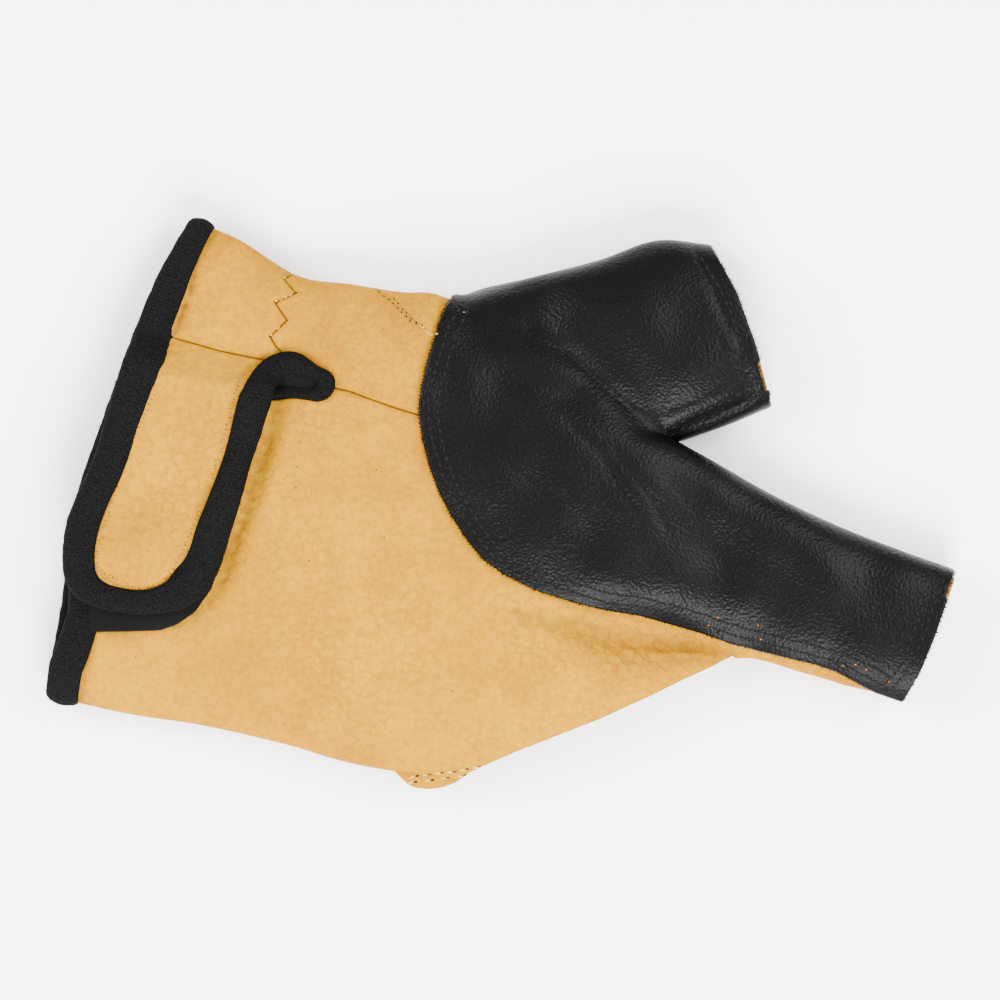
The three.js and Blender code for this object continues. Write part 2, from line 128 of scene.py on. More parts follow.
SLIT_LOWER = [(325, 397), (290, 398), (258, 402), (225, 420), (185, 445), (140, 462), (60, 475)]
PINKED_SEAM = [
    (293, 262), (292, 274), (284, 278), (296.4, 292.8), (275.3, 302.4), (287.8, 320.5), (270.5, 336.8),
    (277, 347.3), (284, 354),
]
PATCH_EDGE = [
    (458, 282), (457, 291), (448, 303), (440, 322), (434, 341), (428, 360), (422, 385), (419.5, 402),
    (420, 420), (423, 441), (430, 468), (440, 494), (452, 517), (466, 538), (484, 560), (505, 575),
    (533, 589), (560, 598), (589, 607), (613, 612), (640, 616.5), (701, 634), (732, 645), (771, 655),
    (815, 665.5), (836, 672.6), (856, 684), (875, 694), (901, 703),
]
PALM_SEAM = [
    (140, 262), (240, 290), (300, 322), (350, 333), (400, 338), (450, 350), (490, 390), (560, 425),
    (620, 452), (670, 478), (720, 507), (780, 534), (840, 560), (930, 595), (985, 605), (935, 695),
    (880, 665), (800, 640), (745, 625), (770, 700), (500, 810), (435, 745), (385, 735), (330, 720),
    (250, 695), (130, 668), (30, 650),
]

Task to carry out
Reproduce the listing above verbatim, from first line to last.

Finished answer
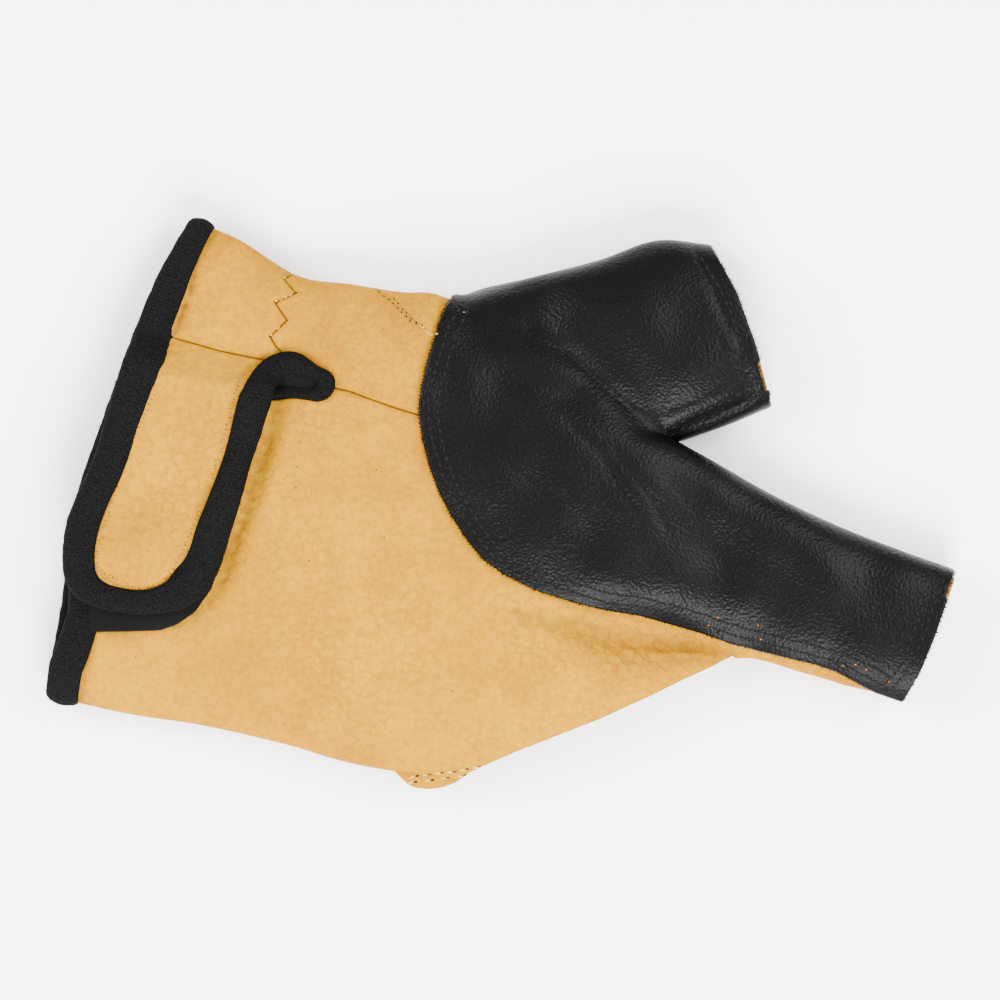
The three.js and Blender code for this object continues. Write part 2, from line 128 of scene.py on. More parts follow.
SLIT_LOWER = [(325, 397), (290, 398), (258, 402), (225, 420), (185, 445), (140, 462), (60, 475)]
PINKED_SEAM = [
    (293, 262), (292, 274), (284, 278), (296.4, 292.8), (275.3, 302.4), (287.8, 320.5), (270.5, 336.8),
    (277, 347.3), (284, 354),
]
PATCH_EDGE = [
    (458, 282), (457, 291), (448, 303), (440, 322), (434, 341), (428, 360), (422, 385), (419.5, 402),
    (420, 420), (423, 441), (430, 468), (440, 494), (452, 517), (466, 538), (484, 560), (505, 575),
    (533, 589), (560, 598), (589, 607), (613, 612), (640, 616.5), (701, 634), (732, 645), (771, 655),
    (815, 665.5), (836, 672.6), (856, 684), (875, 694), (901, 703),
]
PALM_SEAM = [
    (140, 262), (240, 290), (300, 322), (350, 333), (400, 338), (450, 350), (490, 390), (560, 425),
    (620, 452), (670, 478), (720, 507), (780, 534), (840, 560), (930, 595), (985, 605), (935, 695),
    (880, 665), (800, 640), (745, 625), (770, 700), (500, 810), (435, 745), (385, 735), (330, 720),
    (250, 695), (130, 668), (30, 650),
]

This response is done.